There are those friendships where it may be unclear if the relationship was based around partying or stood on a solid foundation. We suggest proceeding with caution around these relationships. We have found time to be the greatest indicator of how to handle those situations. For friends with whom you did a good amount of partying, it is probably best not to get into too much detail about your decision. Respectfully let them know that you are taking some time for yourself and focusing on your health and other goals. If they are also struggling in any way, your decision to stop may be threatening to them. So, they may not be supportive. Many of us have found though that with some time, some friendships in which there was a great deal of partying are able to remain in tact after some time has passed. After some good sobriety has been achieved, often both parties can reunite as two people rather than fellow drinkers. Again, counsel with other alcoholics is always a good idea in these situations as time spent with people from our drinking past can be a slippery slope.

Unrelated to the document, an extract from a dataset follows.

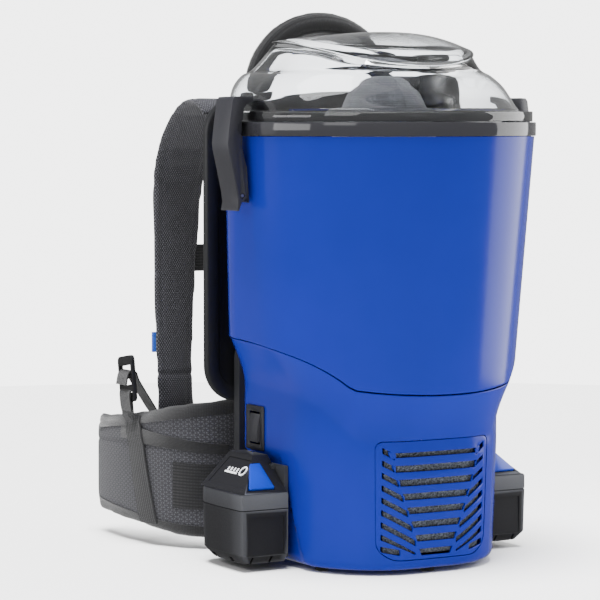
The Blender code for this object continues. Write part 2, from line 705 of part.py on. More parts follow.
def strap_route():
    """A shoulder strap's middle line in Y and Z: up off the plate, over the shoulder, down to the belt."""
    return [(0.1275, 0.4470), (0.1420, 0.4600), (0.1650, 0.4640), (0.1880, 0.4570), (0.2090, 0.4410),
            (0.2270, 0.4200), (0.2380, 0.3940), (0.2430, 0.3600), (0.2450, 0.3100), (0.2440, 0.2600),
            (0.2400, 0.2100), (0.2340, 0.1600)]


def shoulder_strap(side):
    """A padded strap that narrows towards the belt."""
    route = strap_route()
    path = []
    for i, (y, z) in enumerate(route):
        before, after = route[max(i - 1, 0)], route[min(i + 1, len(route) - 1)]
        along = Vector((0, after[0] - before[0], after[1] - before[1])).normalized()
        share = i / (len(route) - 1)
        outer, inner = 0.1300, 0.0700 + 0.0230 * max(0.0, (share - 0.45) / 0.55)
        centre = (side * (outer + inner) / 2, y, z)
        half_thick = Vector((0, along.z, -along.y)) * STRAP_THICK / 2
        path.append((centre, (side * (outer - inner) / 2, 0, 0), half_thick))
    return band(f"shoulder_strap_{SIDE_NAME[side]}", path, "black_mesh")


def sternum_strap():
    """The webbing across the chest between the shoulder straps."""
    path = [((x, 0.2513, 0.2970), (0, 0, 0.0145), (0, 0.0010, 0)) for x in (-0.100, -0.034)]
    band("sternum_strap_left", path, "black_webbing")
    path = [((-x, y, z), w, t) for (x, y, z), w, t in reversed(path)]
    band("sternum_strap_right", path, "black_webbing")
    body = box((-0.0335, 0.2480, 0.2790), (0.0335, 0.2560, 0.3150))
    buckle = add("sternum_buckle", body, "black_moulding")
    bevel = buckle.modifiers.new("edges", "BEVEL")
    bevel.width = 0.003
    bevel.segments = 2
    return buckle


def lumbar_pad():
    """The pad of the waist belt that lies across the small of the back."""
    y = PLATE_Y[1] + 0.0010 + BELT_THICK / 2
    half_high, half_thick = (0, 0, 0.0710), (0, BELT_THICK / 2, 0)
    path = [((x, y, 0.0830), half_high, half_thick) for x in (-0.0975, -0.0500, 0.0, 0.0500, 0.0975)]
    return band("lumbar_pad", path, "grey_mesh")


def wing_route():
    """A belt wing's middle line from above, for the right side, with its half height and middle height."""
    return [(0.1004, 0.1295, 0.0710, 0.0830), (0.1200, 0.1360, 0.0700, 0.0825),
            (0.1380, 0.1500, 0.0680, 0.0815), (0.1510, 0.1720, 0.0650, 0.0805),
            (0.1590, 0.2000, 0.0610, 0.0795), (0.1630, 0.2300, 0.0570, 0.0785),
            (0.1640, 0.2600, 0.0540, 0.0775), (0.1620, 0.2900, 0.0510, 0.0765),
            (0.1575, 0.3180, 0.0490, 0.0760)]


def wing_frame(side, index):
    """Centre, forward direction and outward direction of the belt wing at a row of its route."""
    route = wing_route()
    x, y, half, mid = route[index]
    bx, by = route[max(index - 1, 0)][:2]
    ax, ay = route[min(index + 1, len(route) - 1)][:2]
    along = Vector((ax - bx, ay - by, 0)).normalized()
    outward = Vector((along.y, -along.x, 0))
    mirrored = Vector((side * outward.x, outward.y, 0))
    return Vector((side * x, y, mid)), mirrored, half


def belt_wing(side):
    """One padded wing of the waist belt, from the lumbar pad round the hip."""
    path = []
    for i in range(len(wing_route())):
        centre, outward, half = wing_frame(side, i)
        path.append((centre, (0, 0, half), outward * BELT_THICK / 2))
    return band(f"belt_wing_{SIDE_NAME[side]}", path, "grey_mesh")


def belt_strap(side):
    """The webbing sewn down the outside of a belt wing, which carries the buckle on its upper end."""
    centre, outward, half = wing_frame(side, 5)
    along = Vector((-outward.y, outward.x, 0))
    offset = outward * (BELT_THICK / 2 + 0.0018)
    path = [(centre + offset + Vector((0, 0, z)), along * 0.0130, outward * 0.0010)
            for z in (-half + 0.004, -0.020, 0.020, half + 0.012)]
    return band(f"belt_strap_{SIDE_NAME[side]}", path, "black_webbing")


def belt_buckle(side):
    """The buckle that joins the shoulder strap's webbing to the belt."""
    centre, outward, half = wing_frame(side, 5)
    along = Vector((-outward.y, outward.x, 0))
    middle = centre + outward * (BELT_THICK / 2 + 0.0018) + Vector((0, 0, half + 0.0390))
    corners = rounded(0.0165, 0.0260, 0.0050, 3)
    rings = [[middle + along * u + Vector((0, 0, v)) + outward * t for u, v in corners]
             for t in (-0.003, 0.003)]
    frame = add(f"belt_buckle_{SIDE_NAME[side]}", loft(rings), "black_moulding")
    holes = []
    for low, high in ((-0.0210, -0.0130), (0.0020, 0.0090)):
        edge = [(-0.0120, low), (0.0120, low), (0.0120, high), (-0.0120, high)]
        holes.append(loft([[middle + along * u + Vector((0, 0, v)) + outward * t for u, v in edge]
                           for t in (-0.01, 0.01)]))
    return cut(frame, *holes)


def feet():
    """Five rubber feet under the base."""
    places = ((-0.0900, -0.0400), (0.0900, -0.0400), (0.0, -0.0930), (-0.0880, 0.0780), (0.0880, 0.0780))
    for number, (x, y) in enumerate(places, 1):
        rings = [[(x + px, y + py, z) for px, py in circle(r, 16)]
                 for r, z in ((0.0060, 0.0), (0.0070, 0.0010), (0.0070, BASE_Z - GAP))]
        add(f"foot_{number}", loft(rings), "black_rubber")


# ---------------------------------------------------------------- the whole
for old in list(bpy.data.objects):
    bpy.data.objects.remove(old, do_unlink=True)

AXIS = bpy.data.objects.new("tank_axis", None)
AXIS.location.y = TANK_AXIS_Y
bpy.context.scene.collection.objects.link(AXIS)

tank()
base_housing()
rear_cover()
tank_rim()
lid()
lid_seal()
hose_inlet()
hose_swivel()
cone_filter()
filter_ring()
motor_parts()
exhaust_foam()
exhaust_grille()
switch()
control_board()
back_plate()
plate_mount()
carry_handle()
sternum_strap()
lumbar_pad()
feet()
for hand in SIDES:
    latch(hand)
    latch_bracket(hand)
    latch_pin(hand)
    battery_dock(hand)
    battery(hand)
    plate_screw(hand)
    handle_foot(hand)
    shoulder_strap(hand)
    belt_wing(hand)
    belt_strap(hand)
    belt_buckle(hand)
bpy.context.view_layer.update()
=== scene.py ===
# %% [markdown]
# # A battery backpack vacuum cleaner
#
# The real machine is a blue moulded dust tank on a blue motor base. A clear lid clips over the tank, two
# batteries slide onto the base, and a back plate carries shoulder straps and a waist belt. Its working
# parts already exist as solids with joints. This lesson puts the looks around them: finer shells,
# glass-clear plastic, and padded cloth that is inflated by simulation.

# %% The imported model
import math

import bmesh
import bpy
import numpy as np
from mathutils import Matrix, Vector
from mathutils.bvhtree import BVHTree


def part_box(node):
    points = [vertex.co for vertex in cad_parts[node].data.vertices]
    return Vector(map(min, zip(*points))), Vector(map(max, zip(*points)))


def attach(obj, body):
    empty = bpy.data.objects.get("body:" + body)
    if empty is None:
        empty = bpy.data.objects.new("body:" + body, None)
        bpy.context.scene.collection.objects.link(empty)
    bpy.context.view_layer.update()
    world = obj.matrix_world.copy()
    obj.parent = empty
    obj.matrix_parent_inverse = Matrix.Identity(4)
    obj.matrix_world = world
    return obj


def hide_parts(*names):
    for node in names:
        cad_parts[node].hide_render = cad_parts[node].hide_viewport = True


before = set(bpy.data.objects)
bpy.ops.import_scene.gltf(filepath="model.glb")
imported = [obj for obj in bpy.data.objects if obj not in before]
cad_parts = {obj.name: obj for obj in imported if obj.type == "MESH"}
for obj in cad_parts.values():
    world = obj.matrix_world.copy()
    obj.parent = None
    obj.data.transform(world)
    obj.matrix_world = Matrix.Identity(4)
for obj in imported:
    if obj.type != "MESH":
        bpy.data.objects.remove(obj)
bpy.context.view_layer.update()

MM = 0.001

# %% [markdown]
# The tank, motor and fan share one upright axis, but the model's origin lies under the middle of the
# whole object. All the round shapes are easier to describe from the tank's axis, so every mesh below is
# drawn there, and one helper moves it to its place as it becomes an object.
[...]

There are those friendships too that were based more on the drinking or partying than a real solid foundation of friendship. It is suggested to steer clear of these relationships for quite some time. In most cases, once you are removed from the situations in which you used to spend time with these people, they are not going to come seeking you out. Perhaps, this is a gift. If you do encounter some of these people and feel pressured, threatened or harassed in any way, get out of there as quickly as possible. Call your sponsor or another member of the program and get to a meeting.

And then there will be those who simply don’t care. Another important consideration here is that we must think about our relation to drinking and how that differs from others. As active alcoholics, we were often obsessed with drinking: how much, where we're going to get it, who’s drinking, who’s not. Most normal people don’t have these kinds of obsessions or observations about drinking in general. So the good news here is that the vast majority of people simply aren’t going to notice or care all that much that you’re not drinking anymore. While it may feel like the most important thing to you right now, they are just content to be in your company and socialize and really don’t care what you have in your glass.

One word of caution, here is that in some cases it might be a good idea to wait until you have some solid sobriety under your belt before sharing beyond immediate family members. Many people get the program right away. However, for others it can take some time to be on good footing. So, waiting to share your decision may save you some embarrassment or discouragement if your start is a little shaky.

So remember the important thing here is that you are making this decision to improve your own life. Some people are going to be supportive. Some may not. Some will be indifferent. Who you tell, when you tell them, and how much you disclose is ultimately your decision. Getting support and hearing about the experience of other recovering alcoholics and your sponsor by attending meetings and making outreach calls proves very helpful. Also remember, don’t overthink it. You’re not going to do any of this perfect. The only thing you have to do perfectly is not drink and go to meetings. Think about the slogan “progress not perfection” for everything else. Know that this is a process. You’re getting better a day at a time and more will be revealed. You may lose some friends as you recover but you will always have the support and friendship of your fellows in the rooms wherever you go.